* _Exercise directions_
Set down exactly the lines of the listing below, please, beginning with the first and ending with the line that holds "the back. Millimetres.".

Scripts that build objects

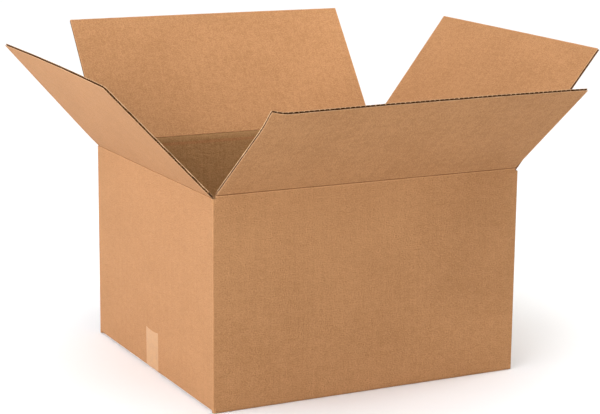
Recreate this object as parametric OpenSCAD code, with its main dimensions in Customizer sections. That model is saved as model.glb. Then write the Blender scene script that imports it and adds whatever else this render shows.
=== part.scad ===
// Regular slotted shipping box of single-wall corrugated board, standing on its
// taped bottom with the four top flaps folded open.
// Frame: origin at the middle of the underside, +Z up, +X along the length,
// +Y towards the back. Millimetres.

/* [Box] */
// Inside length, along X
inner_l = 508; // [300:1:900]
// Inside width, along Y
inner_w = 457.2; // [250:1:800]
// Inside height, between the bottom flaps and the closed top flaps
inner_h = 309; // [150:1:700]
// Width of the slot that parts two neighbouring flaps
slot_w = 10; // [8:0.5:16]
// Outer radius of the upright corner folds
corner_r = 2; // [1:0.5:3]
// Outer radius of the folds along the bottom
bottom_r = 1.5; // [1:0.5:2]

/* [Board] */
// Thickness of the board over both facings
board_t = 3.8; // [3:0.1:5]
// Distance from one flute to the next
flute_pitch = 7.8; // [6:0.1:9]
// Thickness of each facing paper
liner_t = 0.3; // [0.25:0.05:0.5]
// Thickness of the fluted paper
medium_t = 0.25; // [0.2:0.05:0.4]
// Height of the crushed band beside a fold, where the flutes are pressed shut
crush_h = 6; // [5.5:0.5:9]

/* [Top flaps] */
// Outward lean of the front flap from upright, in degrees
lean_front = 51; // [0:0.5:90]
// Outward lean of the back flap from upright, in degrees
lean_back = 36.5; // [0:0.5:90]
// Outward lean of the left flap from upright, in degrees
lean_left = 44.5; // [0:0.5:90]
// Outward lean of the right flap from upright, in degrees
lean_right = 39.5; // [0:0.5:90]
// Half of the gap between the two long flaps where they meet
meet_gap = 0.8; // [0.5:0.1:2]

/* [Glue tab and tape] */
// Width of the glued tab inside the back right corner
tab_w = 35; // [30:1:45]
// Width of the tape along the bottom seam
tape_w = 48; // [40:1:75]
// Height that the tape runs up each end of the box
tape_leg = 67; // [40:1:90]
// Thickness of the tape
tape_t = 0.2; // [0.1:0.05:0.3]

/* [Hidden] */

t = board_t;
L = inner_l + 2 * t;            // over the end walls
W = inner_w + 2 * t;            // over the front and back walls
s = slot_w / 2;                 // from a corner to a flap's side edge
lay = 0.2;                      // free gap between two layers of board
z_major0 = tape_t;              // underside of the two outer bottom flaps
z_minor0 = z_major0 + t + lay;  // underside of the two inner bottom flaps
z_floor = z_minor0 + t;         // inside floor
h_minor = z_floor + inner_h + t;        // fold line of the left and right top flaps
h_major = h_minor + t + lay;            // fold line of the front and back top flaps
flap_len = W / 2 - meet_gap;    // every flap is half the width of the box
groove = 43;                    // slope of each side of the inside groove at a fold
bevel_h = t / tan(groove);      // height of that slope
hinge_gap = 0.2;                // from the fold line to the start of a flap
side_gap = 0.2;                 // a moving flap is this much narrower at each side
z_ring0 = z_floor + 0.5;        // lowest and highest level at which the four walls
z_ring1 = h_minor - 5;          // run round the corners without a break
z_slot = h_minor - 1;           // floor of the four top slots

kraft_out = "#c9935f";
kraft_in = "#bf8d5c";
tape_col = "#dcb184";

// points of a quarter circle about [x, y], from angle a0, in two steps
function arc2(x, y, r, a0) = [for (i = [0:2]) [x + r * cos(a0 + 45 * i), y + r * sin(a0 + 45 * i)]];

// outline of the walls in plan, with folded corners
function round_rect(l, w, r) = concat(
    arc2(l / 2 - r, w / 2 - r, r, 0), arc2(-l / 2 + r, w / 2 - r, r, 90),
    arc2(-l / 2 + r, -w / 2 + r, r, 180), arc2(l / 2 - r, -w / 2 + r, r, 270));

module wall_ring() {
    difference() {
        polygon(round_rect(L, W, corner_r));
        square([L - 2 * t, W - 2 * t], center = true);
    }
}

// one wall's top edge with its grooved fold, and its bottom edge folded under
// into a flap, drawn looking along the wall. x = 0 is the outer face, x grows
// inwards, y is the height
module wall_top(h) {
    polygon([[0, z_ring1 - 1], [t, z_ring1 - 1], [t, h - bevel_h], [0, h]]);
}
module wall_bottom(z0, reach) {
    polygon(concat(
        [[0, z_ring0 + 1]], arc2(bottom_r, z0 + bottom_r, bottom_r, 180),
        [[reach, z0], [reach, z0 + t], [t, z0 + t], [t, z_ring0 + 1]]));
}

// turns a drawing of a wall's section into a strip of length len on one side of
// the box: side 0 is the front, 1 the right end, 2 the back, 3 the left end
module on_side(side, len) {
    half = side % 2 == 0 ? W / 2 : L / 2;
    rotate([0, 0, 90 * side]) translate([-len / 2, -half, 0])
        rotate([90, 0, 90]) linear_extrude(len) children();
}

// the glued tab lies flat inside the right end, beside the back corner
module glue_tab() {
    translate([L / 2 - t + 0.5, 0, 0]) rotate([0, -90, 0]) linear_extrude(t + 0.5)
        polygon([
            [z_ring0 + 6, W / 2 - t + 0.5], [z_ring0 + 18, W / 2 - t - tab_w],
            [z_ring1 - 18, W / 2 - t - tab_w], [z_ring1 - 6, W / 2 - t + 0.5]]);
}

// one folded and glued sheet: the four walls and the four bottom flaps
module box_body() {
    color(kraft_out) {
        translate([0, 0, z_ring0]) linear_extrude(z_ring1 - z_ring0) wall_ring();
        // corners between the slots
        for (z = [[z_minor0, z_ring0 + 1], [z_ring1 - 1, z_slot]])
            translate([0, 0, z[0]]) linear_extrude(z[1] - z[0]) intersection() {
                wall_ring();
                for (i = [-1, 1], j = [-1, 1])
                    translate([i * L / 2, j * W / 2]) square([slot_w, slot_w], center = true);
            }
        // the front and back walls run down to their own lower fold there
        translate([0, 0, z_major0 + 0.8]) linear_extrude(t) intersection() {
            wall_ring();
            for (i = [-1, 1], j = [-1, 1])
                translate([i * L / 2, j * W / 2]) square([slot_w, 2 * t], center = true);
        }
        for (side = [0, 2]) {
            on_side(side, L - slot_w) wall_top(h_major);
            on_side(side, L - slot_w) wall_bottom(z_major0, flap_len);
        }
        for (side = [1, 3]) {
            on_side(side, W - slot_w) wall_top(h_minor);
            on_side(side, W - slot_w) wall_bottom(z_minor0, flap_len);
        }
        glue_tab();
    }
}

// height of the fluted paper's middle line at u, between the two facings
amp = (t - 2 * liner_t - medium_t) / 2;
crest = 0.5;  // half width of the glued crest
// channel between two crests, as seen at the cut edge, above the paper at w = base
// dir = 1 opens towards the outer facing, -1 towards the inner one
function channel(u, base, dir) =
    let (h = t - 2 * liner_t - medium_t, p = flute_pitch)
    [for (q = [[-p / 2 + crest + 0.1, 0], [p / 2 - crest - 0.1, 0],
               [p * 0.30, 0.36 * h], [p * 0.17, 0.80 * h], [p * 0.07, h],
               [-p * 0.07, h], [-p * 0.17, 0.80 * h], [-p * 0.30, 0.36 * h]])
        [u + q[0], base + dir * q[1]]];

// section of the board across the flutes, of width len
module fluted_section(len) {
    n = floor((len - 0.8) / flute_pitch) - 1;
    u0 = -n * flute_pitch / 2;
    holes = [for (i = [0:n]) channel(u0 + i * flute_pitch, liner_t, 1),
             for (i = [0:n - 1]) channel(u0 + (i + 0.5) * flute_pitch, t - liner_t, -1)];
    rect = [[-len / 2, 0], [len / 2, 0], [len / 2, t], [-len / 2, t]];
    pts = concat(rect, [for (h = holes) for (q = h) q]);
    paths = concat([[0, 1, 2, 3]],
        [for (i = [0:len(holes) - 1]) [for (k = [0:7]) 4 + 8 * i + k]]);
    polygon(pts, paths);
}

// a top flap, standing upright on its fold line along X, with its outer face at
// y = 0. The flutes run up it from the crushed band at the fold
module flap(len) {
    translate([0, 0, crush_h]) linear_extrude(flap_len - crush_h) fluted_section(len);
    translate([-len / 2, 0, 0]) rotate([90, 0, 90]) linear_extrude(len)
        polygon([[0, hinge_gap], [t, hinge_gap + bevel_h], [t, crush_h], [0, crush_h]]);
}

module top_flap(side, lean, h, len) {
    half = side % 2 == 0 ? W / 2 : L / 2;
    rotate([0, 0, 90 * side]) translate([0, -half, h]) rotate([lean, 0, 0]) flap(len);
}

module flap_front() { color(kraft_out) top_flap(0, lean_front, h_major, L - slot_w - 2 * side_gap); }
module flap_back() { color(kraft_in) top_flap(2, lean_back, h_major, L - slot_w - 2 * side_gap); }
module flap_left() { color(kraft_out) top_flap(3, lean_left, h_minor, W - slot_w - 2 * side_gap); }
module flap_right() { color(kraft_in) top_flap(1, lean_right, h_minor, W - slot_w - 2 * side_gap); }

// the strip of tape that closes the bottom seam, with a leg up each end of the
// box. It bridges from the end of the outer flaps to the folded edge of the wall
module bottom_tape() {
    a = arc2(L / 2 - bottom_r, z_minor0 + bottom_r, bottom_r, -90);
    inner = [[L / 2 - s, z_major0], a[1], a[2], [L / 2, z_major0 + tape_leg]];
    outer = [[L / 2 - s + tape_t / 2, 0], [a[1][0] + 0.8 * tape_t, a[1][1] - 0.8 * tape_t],
             [L / 2 + tape_t, a[2][1] - 0.4 * tape_t], [L / 2 + tape_t, z_major0 + tape_leg]];
    color(tape_col) translate([0, tape_w / 2, 0]) rotate([90, 0, 0]) linear_extrude(tape_w)
        polygon(concat(
            inner, [for (i = [3:-1:0]) outer[i]],
            [for (i = [0:3]) [-outer[i][0], outer[i][1]]],
            [for (i = [3:-1:0]) [-inner[i][0], inner[i][1]]]));
}

box_body();
flap_front();
flap_back();
flap_left();
flap_right();
bottom_tape();
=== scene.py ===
import math

import bmesh
import bpy
import numpy as np
from mathutils import Matrix, Vector


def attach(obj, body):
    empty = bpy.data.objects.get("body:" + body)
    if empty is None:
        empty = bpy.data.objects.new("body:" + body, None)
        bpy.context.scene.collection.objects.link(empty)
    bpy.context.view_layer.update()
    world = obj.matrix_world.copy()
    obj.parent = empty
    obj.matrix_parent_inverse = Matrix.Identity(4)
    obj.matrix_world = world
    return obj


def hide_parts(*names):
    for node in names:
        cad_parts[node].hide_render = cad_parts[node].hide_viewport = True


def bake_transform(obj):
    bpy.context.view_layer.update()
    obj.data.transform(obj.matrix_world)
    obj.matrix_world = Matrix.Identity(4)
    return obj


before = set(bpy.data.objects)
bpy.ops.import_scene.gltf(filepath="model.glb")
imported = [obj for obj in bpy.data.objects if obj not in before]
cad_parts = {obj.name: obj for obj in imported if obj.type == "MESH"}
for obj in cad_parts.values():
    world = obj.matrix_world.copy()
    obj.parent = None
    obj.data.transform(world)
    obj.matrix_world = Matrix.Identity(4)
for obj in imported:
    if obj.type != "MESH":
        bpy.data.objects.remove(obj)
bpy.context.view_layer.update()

# ---------------------------------------------------------------- sizes (mm)
# The same driving sizes as the construction has.
T = 3.8
LINER = 0.3
MEDIUM = 0.25
PITCH = 7.8
L = 508 + 2 * T
W = 457.2 + 2 * T
SLOT = 10.0
CORNER_R = 2.0
BOTTOM_R = 1.5
Z_MAJOR = 0.2
Z_MINOR = Z_MAJOR + T + 0.2
Z_FLOOR = Z_MINOR + T
H_MINOR = Z_FLOOR + 309 + T
H_MAJOR = H_MINOR + T + 0.2
FLAP = W / 2 - 0.8
Z0 = Z_FLOOR + 0.5
Z1 = H_MINOR - 10
Z_SLOT = H_MINOR - 1
SIDE_GAP = 0.2
TAPE_W, TAPE_LEG = 48.0, 67.0
ZONE = 9.0  # an inside crease reaches this far from its fold
LIP = 2.4  # an outside crease reaches this far

SIDES = ("front", "right", "back", "left")
LEAN = (51.0, 39.5, 36.5, 44.5)
HALF = (W / 2, L / 2, W / 2, L / 2)
RUN = (L, W, L, W)
HEIGHT = (H_MAJOR, H_MINOR, H_MAJOR, H_MINOR)
START = (0.0, (L + W) / 2, L + W, 1.5 * (L + W))  # along the unfolded sheet


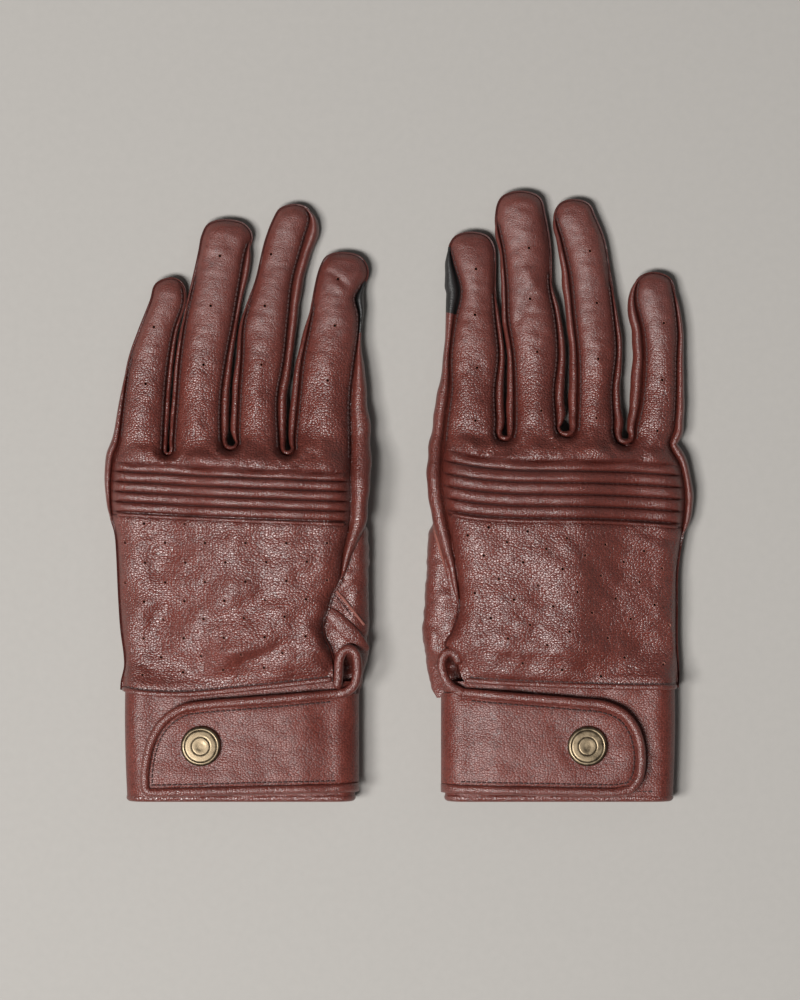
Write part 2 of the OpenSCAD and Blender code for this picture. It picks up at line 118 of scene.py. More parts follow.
# Each finger: rows of (y, outer seam, inner seam), then its tip, its air holes, and how far the
# gusset roll stands out of each seam, by y. The hand: the bottoms of the gaps between fingers,
# its edges and hem, the edges of the knuckle pad, rows of air holes as (u, y, count, slope) and
# the step along a row, the outside of the thumb base by y, the vent's piping, the folds of the
# thumb base as (line, radius) and its raw edge, the strap's two edges, and the folds of the back
# as (line, height, width)
LEFT = {
    "side": "left",
    "sign": -1,
    "pinky": {
        "rows": [(20.4, 112.6, 95.0), (38.4, 110.4, 94.2), (54.4, 108.0, 92.7),
                 (66.4, 104.0, 90.6), (78.4, 99.4, 86.8)],
        "tip": (91.2, 86.8),
        "holes": [(98.4, 67.6), (101.6, 44.8)],
        "outer_roll": [(-80, 0.05), (-16, 0.05), (-8, 1.0), (-2, 1.8), (5, 2.2), (13, 3.0),
                       (21, 3.0), (30, 1.8), (41, 1.4), (54, 0.6), (87, 0.05)],
        "inner_roll": [(16, 3.0), (78, 2.2), (84, 1.0), (87, 0.05)],
    },
    "ring": {
        "rows": [(22.4, 90.4, 71.4), (38.4, 89.2, 71.6), (54.4, 88.0, 69.6), (70.4, 85.8, 66.6),
                 (86.4, 82.4, 64.0), (98.4, 80.0, 61.8), (104.4, 78.8, 60.0)],
        "tip": (70.4, 110.2),
        "holes": [(72.0, 96.0), (75.6, 76.0), (78.4, 52.4)],
        "outer_roll": [(16, 3.0), (60, 1.5), (75, 1.0), (88, 0.7), (97, 0.05), (110, 0.05)],
        "inner_roll": [(18, 3.6), (60, 3.0), (96, 2.8), (101, 1.4), (104, 0.05)],
    },
    "middle": {
        "rows": [(22.4, 64.3, 48.4), (38.4, 64.1, 49.0), (54.4, 63.1, 46.4), (70.4, 62.2, 44.8),
                 (86.4, 57.2, 43.0), (102.4, 53.4, 38.7), (111.2, 50.0, 36.4)],
        "tip": (41.6, 116.3),
        "holes": [(51.6, 96.8), (54.0, 76.0), (55.2, 52.4)],
        "outer_roll": [(18, 3.6), (60, 2.0), (75, 0.9), (88, 0.05), (116, 0.05)],
        "inner_roll": [(16, 3.4), (60, 3.2), (80, 4.2), (86, 5.0), (105, 4.6), (111, 3.8),
                       (114.5, 1.4), (116, 0.05)],
    },
    "index": {
        "rows": [(20.4, 41.7, 19.9), (38.4, 40.2, 20.0), (54.4, 38.7, 18.2), (66.4, 36.4, 16.6),
                 (73.0, 35.2, 16.6), (79.4, 34.2, 17.9), (84.0, 33.4, 15.6),
                 (88.4, 32.4, 13.5), (92.0, 31.2, 13.8)],
        "tip": (23.6, 97.0),
        "holes": [(24.8, 86.8), (26.0, 68.0), (28.8, 46.0)],
        "outer_roll": [(16, 3.4), (50, 2.4), (72, 1.2), (84, 0.05), (96, 0.05)],
        "inner_roll": [(-74, 0.05), (-36, 0.3), (-22, 4.0), (-10, 6.5), (0, 7.2), (10, 7.7),
                       (23, 8.0), (34, 7.0), (46, 5.7), (54, 3.7), (62, 1.2), (68, 0.8),
                       (72, 1.8), (76, 3.2), (79, 4.2), (83, 3.0), (86, 0.7), (88, 0.05)],
    },
    "crotches": [(92.7, 16.0), (67.6, 18.0), (44.8, 16.0)],
    "outer_edge": [(114.4, 15.2), (115.6, 4), (115.2, -8), (113.8, -13.6), (113.2, -17.6),
                   (112, -41.6), (111.2, -53.2), (109.8, -64), (109.7, -68.4), (111, -74.4)],
    "inner_edge": [(20, 10), (20, -5), (20.6, -12), (22.8, -22.4), (24.4, -34), (27.2, -39),
                   (29.2, -46), (31, -50), (30.4, -56.8), (28.4, -60.8), (26.8, -67.6)],
    "hem": [(111.2, -77.6), (101.2, -79.2), (85.6, -79.6), (70.4, -78.4), (55.2, -76.8),
            (40, -75.2), (26.8, -73.6)],
    "pad_top": [(12, 9.4), (20, 9.6), (45, 10.6), (75, 11.8), (100, 13.2), (118, 14.2)],
    "pad_end": [(12, -10.2), (20, -10), (45, -9.2), (75, -8.0), (100, -6.8), (118, -5.8)],
    "hole_rows": [(37.2, -11.0, 5, 0.0), (28.8, -18.6, 6, 0.0), (36.8, -26.0, 5, -0.15),
                  (28.8, -33.4, 6, -0.25), (37.2, -40.9, 5, -0.3), (45.6, -47.8, 5, -0.5),
                  (37.4, -55.6, 5, -0.3), (46.6, -62.2, 4, -0.7), (54.0, -68.2, 4, -1.0)],
    "hole_pitch": 16.2,
    "thumb_side": [(4, 13.6), (-4, 12.6), (-20, 12.4), (-50, 12.6), (-63, 12.8), (-71, 14.4),
                   (-82, 16.6)],
    "keyhole": [(24.9, -75.4), (24.4, -70.0), (24.2, -65.4), (22.8, -62.1), (20.3, -60.9),
                (17.9, -62.4), (17.0, -66.2), (17.1, -71.5), (18.4, -75.4), (21.0, -77.8),
                (24.5, -78.8)],
    "base_folds": [([(29.5, -45.0), (26.4, -48.0), (21.4, -53.2), (16.8, -57.6), (13.4, -61.0)],
                    3.4)],
    "base_seam": [(25.4, -37.6), (22.0, -41.6), (18.0, -46.6), (14.4, -51.2)],
    "strap_front": [(24.5, -78.8), (32, -79.4), (47.6, -80.8), (62.8, -82.0), (78, -83.2),
                    (85.6, -84.4), (91.2, -87.2), (95.6, -91.6), (98.8, -97.2),
                    (100.8, -104.4), (101.6, -111.5), (101.4, -116.6)],
    "strap_rear": [(100.2, -117.9), (97, -118.0), (78, -117.6), (55.2, -117.0), (32, -116.6),
                   (12, -116.2)],
    "folds": [
        ([(31.5, 91), (26, 88.5), (20, 83)], -0.7, 0.8),
        ([(33, 87), (27, 85), (20.5, 80)], 0.5, 1.6),
        ([(27.5, -66), (36, -62.5), (50, -62), (66, -66)], -1.3, 2.2),
        ([(27.5, -70), (38, -68), (55, -68.5)], 1.0, 2.4),
        ([(32, -53), (44, -54), (60, -60), (78, -69)], 0.8, 3.5),
        ([(31, -57.5), (40, -57.5), (54, -62)], -0.8, 1.8),
        ([(111, -66), (104, -67), (94, -71)], -0.9, 1.6),
        ([(60, 12.8), (80, 14.5), (98, 14.5)], 0.7, 2.6),
        ([(23, 14), (32, 18), (41, 22)], 0.8, 2.2),
        ([(24, 20), (31, 25), (36, 33)], -0.7, 1.8),
        ([(108, 20), (101, 18), (96, 15)], 0.6, 1.8),
        ([(33, -22), (50, -30), (70, -36), (92, -38)], 0.6, 4.5),
        ([(36, -34), (58, -44), (82, -50)], -0.7, 3.2),
        ([(98, -18), (94, -40), (97, -62)], -0.6, 3.6),
        ([(30, -40), (36, -50), (34, -58)], 0.9, 3.4),
        ([(82, 24), (84, 42), (80, 60)], 0.7, 3.6),
        ([(53, 24), (57, 40), (56, 58)], 0.8, 3.6),
        ([(30, 34), (28, 44), (30, 60)], 0.8, 3.8),
        ([(36, 40), (38, 30), (37, 22)], -0.6, 1.8),
    ],
}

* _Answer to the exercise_
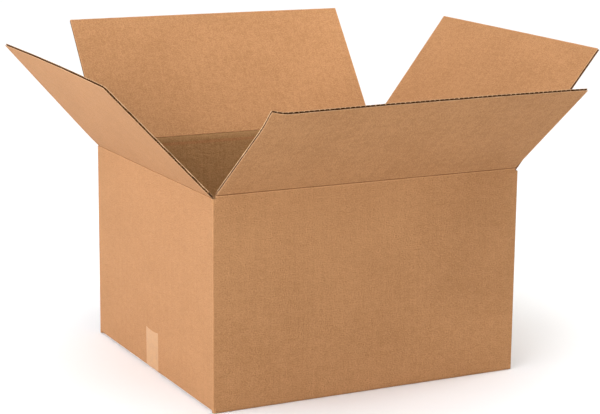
Recreate this object as parametric OpenSCAD code, with its main dimensions in Customizer sections. That model is saved as model.glb. Then write the Blender scene script that imports it and adds whatever else this render shows.
=== part.scad ===
// Regular slotted shipping box of single-wall corrugated board, standing on its
// taped bottom with the four top flaps folded open.
// Frame: origin at the middle of the underside, +Z up, +X along the length,
// +Y towards the back. Millimetres.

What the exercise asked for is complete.